This is section C of the SDK agreement:
C. Use of SDK Source Code; Use and Distribution of Derivative Works. GCG
grants to Customer a nonassignable, nonexclusive perpetual license:
(i) to adapt the SDK Source Code to create derivative works containing the
SDK Source Code (the "Derivative Works");
(ii) to install and run a copy of the Derivative Works on computer systems
licensed under the Customer's Standard Agreement and Customer's License
Extensions but Customer may not distribute, or allow the distribution of,
^^^^^^^^^^^^^^^^^^^^^^^^^^^^^^^^^^^^^^^^^^^^^^^^
any Derivative Work to any third party.
^^^^^^^^^^^^^^^^^^^^^^^^^^^^^^^^^^^^^^
(Emphasis mine). There is no wiggle room in there at all. Apparently the
EGCG folks have a different SDK license agreement that allows them to get
by Cii and distribute EGCG, but GCG is not extending this to anybody else.

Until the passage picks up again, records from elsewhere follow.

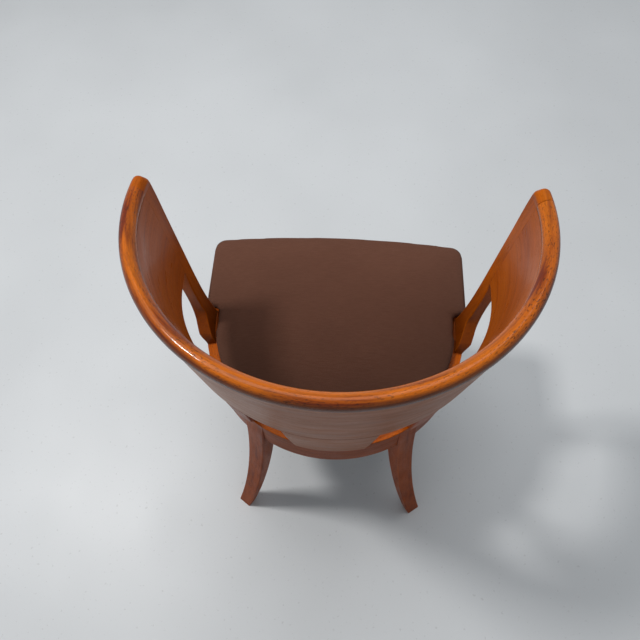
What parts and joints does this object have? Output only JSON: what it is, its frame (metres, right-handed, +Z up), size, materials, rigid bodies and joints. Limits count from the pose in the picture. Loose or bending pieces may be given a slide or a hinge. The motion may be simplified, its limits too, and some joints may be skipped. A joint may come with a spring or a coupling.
{
  "type": "klismos armchair",
  "caption": "Klismos chair with a round, flared barrel back that carries on as arms, sabre legs and an upholstered seat on a horseshoe frame.",
  "frame": {"origin": "on the floor, under the middle of the bounding box", "axes": "+Z up, the chair faces -Y, +X to the sitter's left"},
  "size_m": [0.6066, 0.519, 0.8063],
  "materials": {
    "polished_wood": "polished, glossy",
    "plain_wood": "sawn, unpolished",
    "seat_fabric": "matte plain weave",
    "hessian": "coarse weave",
    "webbing": "twill tape",
    "dust_cloth": "thin matte cloth",
    "screw_steel": "plain"
  },
  "bodies": {
    "root": {"crest_board_back": "polished_wood", "crest_board_left": "polished_wood", "crest_board_right": "polished_wood", "crest_cap_back": "polished_wood", "crest_cap_left": "polished_wood", "crest_cap_right": "polished_wood", "back_splat": "polished_wood", "arm_support_left": "polished_wood", "arm_support_right": "polished_wood", "rear_leg_left": "polished_wood", "rear_leg_right": "polished_wood", "front_leg_left": "polished_wood", "front_leg_right": "polished_wood", "seat_rail_back": "polished_wood", "seat_rail_front": "polished_wood", "seat_rail_left": "polished_wood", "seat_rail_right": "polished_wood", "crest_spline_left": "plain_wood", "crest_spline_right": "plain_wood", "arm_dowel_left_1": "plain_wood", "arm_dowel_left_2": "plain_wood", "arm_dowel_right_1": "plain_wood", "arm_dowel_right_2": "plain_wood", "corner_block_rear_left": "plain_wood", "corner_block_rear_right": "plain_wood", "corner_block_front_left": "plain_wood", "corner_block_front_right": "plain_wood", "corner_screw_left_1": "screw_steel", "corner_screw_left_2": "screw_steel", "corner_screw_left_3": "screw_steel", "corner_screw_left_4": "screw_steel", "corner_screw_right_1": "screw_steel", "corner_screw_right_2": "screw_steel", "corner_screw_right_3": "screw_steel", "corner_screw_right_4": "screw_steel", "webbing_cross_1": "webbing", "webbing_cross_2": "webbing", "webbing_cross_3": "webbing", "webbing_cross_4": "webbing", "webbing_cross_5": "webbing", "webbing_length_1": "webbing", "webbing_length_2": "webbing", "webbing_length_3": "webbing", "webbing_length_4": "webbing", "seat_hessian": "hessian", "seat_cover": "seat_fabric", "dust_cover": "dust_cloth"}
  },
  "joints": []
}
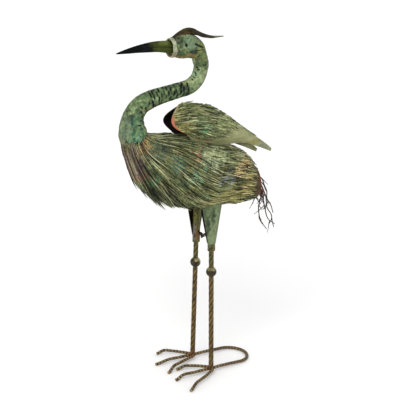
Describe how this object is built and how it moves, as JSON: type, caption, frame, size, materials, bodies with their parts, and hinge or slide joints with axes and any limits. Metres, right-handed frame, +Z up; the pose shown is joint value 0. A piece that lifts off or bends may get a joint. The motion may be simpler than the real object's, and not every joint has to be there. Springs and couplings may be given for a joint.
{
  "type": "metal heron figurine",
  "caption": "Standing wading-bird garden sculpture of patinated sheet metal, with fringed feathers, twisted bar legs and a U-shaped heel loop that steadies it on the ground.",
  "frame": {"origin": "centre of the bounding box in plan, at the ground under the feet", "axes": "+Z up; -X is the way the bird faces, so +X points to its tail; +Y to the bird's right side"},
  "size_m": [0.4288, 0.2112, 0.8492],
  "materials": {
    "patina_green": "matt grey-green patina on hammered sheet, with turquoise and peach patches",
    "feather_green": "matt green, brown and mauve patina on narrow cut strips, with pale worn edges",
    "wing_green": "matt pale olive patina on sheet, with salmon raw edges",
    "dark_bronze": "satin dark bronze",
    "horn_dark": "satin slate, olive near the face",
    "bar_brown": "rough olive-brown patina on twisted and ribbed bar",
    "ball_dark": "satin dark brown, worn light on top",
    "wire_dark": "rough dark brown wire"
  },
  "bodies": {
    "root": {"body": "feather_green", "neck": "patina_green", "head": "patina_green", "beak": "horn_dark", "crest": "dark_bronze", "wing_left": "wing_green", "wing_right": "wing_green", "thigh_left": "patina_green", "thigh_right": "patina_green", "sleeve_left": "patina_green", "sleeve_right": "patina_green", "leg_left": "bar_brown", "leg_right": "bar_brown", "knee_ball_left": "ball_dark", "knee_ball_right": "ball_dark", "toe_left_inner": "bar_brown", "toe_left_middle": "bar_brown", "toe_left_outer": "bar_brown", "toe_right_inner": "bar_brown", "toe_right_middle": "bar_brown", "toe_right_outer": "bar_brown", "heel_loop": "bar_brown", "leg_brace": "wire_dark", "tail_wire_1": "wire_dark", "tail_wire_2": "wire_dark", "tail_wire_3": "wire_dark", "tail_wire_4": "wire_dark", "tail_wire_5": "wire_dark", "tail_wire_6": "wire_dark", "tail_wire_7": "wire_dark"}
  },
  "joints": []
}
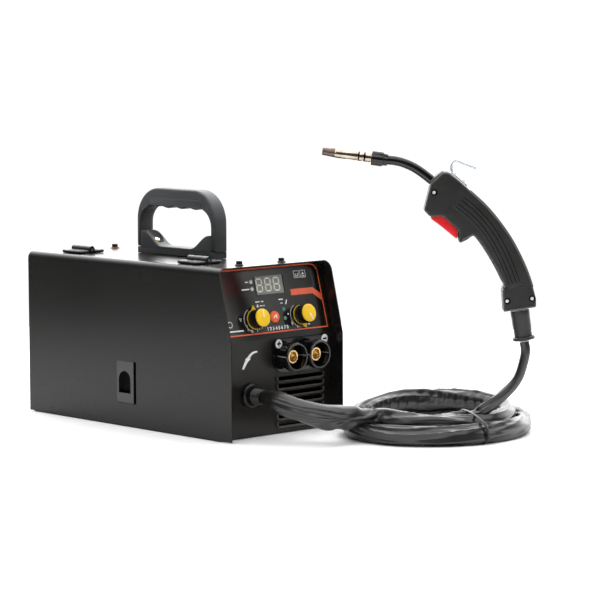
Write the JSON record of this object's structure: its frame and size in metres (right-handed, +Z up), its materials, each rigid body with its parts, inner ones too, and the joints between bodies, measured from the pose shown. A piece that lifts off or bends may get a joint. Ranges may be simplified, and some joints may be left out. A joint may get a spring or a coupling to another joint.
{
  "type": "mig welding machine",
  "caption": "Portable wire-feed welding machine with a hinged side door, a sloped control panel, a top handle and a torch on a coiled hose.",
  "frame": {"origin": "on the floor under the middle of the cabinet", "axes": "+Z up, the control panel faces -Y, the hinged door faces -X, +X is to the right of someone who faces the control panel"},
  "size_m": [0.3592, 0.6426, 0.3465],
  "materials": {
    "base_pan": "black powder coat",
    "front_panel": "black semi-gloss powder coat",
    "rear_panel": "black powder coat",
    "top_cover": "black semi-gloss powder coat",
    "divider_panel": "zinc-plated sheet",
    "handle_base": "fine-grained dark grey plastic",
    "handle_grip": "fine-grained dark grey plastic",
    "hinge_leaf_cover_front": "black cast zinc",
    "hinge_leaf_cover_rear": "black cast zinc",
    "hinge_pin_front": "bright steel",
    "hinge_pin_rear": "bright steel",
    "socket_bezel": "black glossy",
    "positive_socket": "black moulded plastic",
    "negative_socket": "black moulded plastic",
    "positive_contact": "machined brass",
    "negative_contact": "machined brass",
    "torch_gland": "black rubber",
    "control_board": "green circuit board",
    "display_module": "seven-segment display, unlit",
    "panel_overlay": "printed overlay film",
    "feed_motor": "plated steel can",
    "feeder_plate": "die-cast aluminium",
    "spool_spindle": "black plastic",
    "spool_nut": "black plastic",
    "main_board": "green circuit board",
    "heat_sink": "extruded aluminium",
    "transformer": "ferrite core and copper winding",
    "fan_frame": "black plastic",
    "power_cord_gland": "black rubber",
    "power_switch": "black plastic",
    "gas_valve": "brass",
    "torch_cable_lead": "wrinkled black sheath",
    "torch_cable_coil": "wrinkled black sheath",
    "torch_cable_riser": "wrinkled black sheath",
    "cable_tie": "black nylon",
    "torch_strain_relief": "black rubber",
    "torch_handle_left": "fine-grained dark grey plastic",
    "torch_handle_right": "fine-grained dark grey plastic",
    "torch_neck": "black sleeve",
    "nozzle_insulator": "black plastic",
    "gas_nozzle": "polished plated nozzle",
    "contact_tip": "copper",
    "torch_hook": "zinc-plated wire",
    "side_door": "dark semi-gloss powder coat",
    "hinge_leaf_door_front": "black cast zinc",
    "hinge_leaf_door_rear": "black cast zinc",
    "latch_frame": "black plastic",
    "latch_slider": "dark grey plastic",
    "voltage_knob": "black and yellow plastic",
    "wire_speed_knob": "black and yellow plastic",
    "mode_button": "orange-red plastic",
    "drive_roller": "hardened steel",
    "pressure_arm": "black plastic",
    "pressure_roller": "hardened steel",
    "tension_knob": "black plastic on a steel screw",
    "wire_spool": "plastic spool wound with welding wire",
    "power_switch_rocker": "red plastic",
    "fan_rotor": "black plastic",
    "torch_trigger": "red plastic"
  },
  "bodies": {
    "cabinet": {"base_pan": "base_pan", "front_panel": "front_panel", "rear_panel": "rear_panel", "top_cover": "top_cover", "divider_panel": "divider_panel", "handle_base": "handle_base", "handle_grip": "handle_grip", "hinge_leaf_cover_front": "hinge_leaf_cover_front", "hinge_leaf_cover_rear": "hinge_leaf_cover_rear", "hinge_pin_front": "hinge_pin_front", "hinge_pin_rear": "hinge_pin_rear", "socket_bezel": "socket_bezel", "positive_socket": "positive_socket", "negative_socket": "negative_socket", "positive_contact": "positive_contact", "negative_contact": "negative_contact", "torch_gland": "torch_gland", "control_board": "control_board", "display_module": "display_module", "panel_overlay": "panel_overlay", "feed_motor": "feed_motor", "feeder_plate": "feeder_plate", "spool_spindle": "spool_spindle", "spool_nut": "spool_nut", "main_board": "main_board", "heat_sink": "heat_sink", "transformer": "transformer", "fan_frame": "fan_frame", "power_cord_gland": "power_cord_gland", "power_switch": "power_switch", "gas_valve": "gas_valve", "torch_cable_lead": "torch_cable_lead", "torch_cable_coil": "torch_cable_coil", "torch_cable_riser": "torch_cable_riser", "cable_tie": "cable_tie", "torch_strain_relief": "torch_strain_relief", "torch_handle_left": "torch_handle_left", "torch_handle_right": "torch_handle_right", "torch_neck": "torch_neck", "nozzle_insulator": "nozzle_insulator", "gas_nozzle": "gas_nozzle", "contact_tip": "contact_tip", "torch_hook": "torch_hook"},
    "door": {"side_door": "side_door", "hinge_leaf_door_front": "hinge_leaf_door_front", "hinge_leaf_door_rear": "hinge_leaf_door_rear", "latch_frame": "latch_frame"},
    "latch": {"latch_slider": "latch_slider"},
    "voltage_knob": {"voltage_knob": "voltage_knob"},
    "wire_speed_knob": {"wire_speed_knob": "wire_speed_knob"},
    "mode_button": {"mode_button": "mode_button"},
    "drive_roller": {"drive_roller": "drive_roller"},
    "pressure_arm": {"pressure_arm": "pressure_arm"},
    "pressure_roller": {"pressure_roller": "pressure_roller"},
    "tension_screw": {"tension_knob": "tension_knob"},
    "wire_spool": {"wire_spool": "wire_spool"},
    "switch_rocker": {"power_switch_rocker": "power_switch_rocker"},
    "fan_rotor": {"fan_rotor": "fan_rotor"},
    "trigger": {"torch_trigger": "torch_trigger"}
  },
  "joints": [
    {"name": "door_hinge", "type": "hinge", "parent": "cabinet", "child": "door", "pos_m": [-0.057, 0.013, 0.2098], "axis": [0, 1, 0], "range_deg": [0, 180]},
    {"name": "latch_slide", "type": "slide", "parent": "door", "child": "latch", "axis": [0, -1, 0], "range_m": [0, 0.0042], "stiffness_N_per_m": 300},
    {"name": "voltage_knob_turn", "type": "hinge", "parent": "cabinet", "child": "voltage_knob", "pos_m": [-0.034, -0.16725, 0.13999], "axis": [0, -0.9701, 0.2425], "range_deg": [-146, 154]},
    {"name": "wire_speed_knob_turn", "type": "hinge", "parent": "cabinet", "child": "wire_speed_knob", "pos_m": [0.0415, -0.16725, 0.13999], "axis": [0, -0.9701, 0.2425], "range_deg": [0, 300]},
    {"name": "mode_button_press", "type": "slide", "parent": "cabinet", "child": "mode_button", "axis": [0, 0.9701, -0.2425], "range_m": [0, 0.0015], "stiffness_N_per_m": 600},
    {"name": "wire_spool_spin", "type": "hinge", "parent": "cabinet", "child": "wire_spool", "pos_m": [-0.0575, 0.075, 0.112], "axis": [1, 0, 0], "continuous": true},
    {"name": "drive_roller_spin", "type": "hinge", "parent": "cabinet", "child": "drive_roller", "pos_m": [-0.0443, -0.12, 0.0355], "axis": [1, 0, 0], "continuous": true},
    {"name": "tension_swing", "type": "hinge", "parent": "cabinet", "child": "tension_screw", "pos_m": [-0.0334, -0.093, 0.034], "axis": [-1, 0, 0], "range_deg": [0, 95]},
    {"name": "pressure_arm_lift", "type": "hinge", "parent": "cabinet", "child": "pressure_arm", "pos_m": [-0.0334, -0.147, 0.066], "axis": [1, 0, 0], "range_deg": [0, 12]},
    {"name": "pressure_roller_spin", "type": "hinge", "parent": "pressure_arm", "child": "pressure_roller", "pos_m": [-0.0443, -0.12, 0.0625], "axis": [1, 0, 0], "continuous": true},
    {"name": "power_switch_rock", "type": "hinge", "parent": "cabinet", "child": "switch_rocker", "pos_m": [0.055, 0.1866, 0.172], "axis": [1, 0, 0], "range_deg": [0, 16]},
    {"name": "fan_spin", "type": "hinge", "parent": "cabinet", "child": "fan_rotor", "pos_m": [0.036, 0.1764, 0.106], "axis": [0, 1, 0], "continuous": true},
    {"name": "trigger_pull", "type": "hinge", "parent": "cabinet", "child": "trigger", "pos_m": [0.10074, -0.33387, 0.264], "axis": [-0.6871, -0.7266, 0], "range_deg": [0, 5], "stiffness_Nm_per_rad": 0.6}
  ],
  "couplings": [
    {"joint": "drive_roller_spin", "follows": "wire_spool_spin", "ratio": -2.8},
    {"joint": "pressure_roller_spin", "follows": "wire_spool_spin", "ratio": 3.8182},
    {"joint": "pressure_arm_lift", "follows": "tension_swing", "ratio": 0.12}
  ]
}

I would not have been able to submit the programs that I did to EGCG under
this license, indeed, it is pretty clear that the EGCG would not now exist
if this license had been in effect in previous versions.
I can understand that GCG doesn't want their code to show up in other
commercial products. However, their handling of this whole affair is simply
unacceptable.
1. They changed the license agreement without prior notification and
shipped what was essentially a nonfunctional product (9.0), since any site
with local code or EGCG could not upgrade.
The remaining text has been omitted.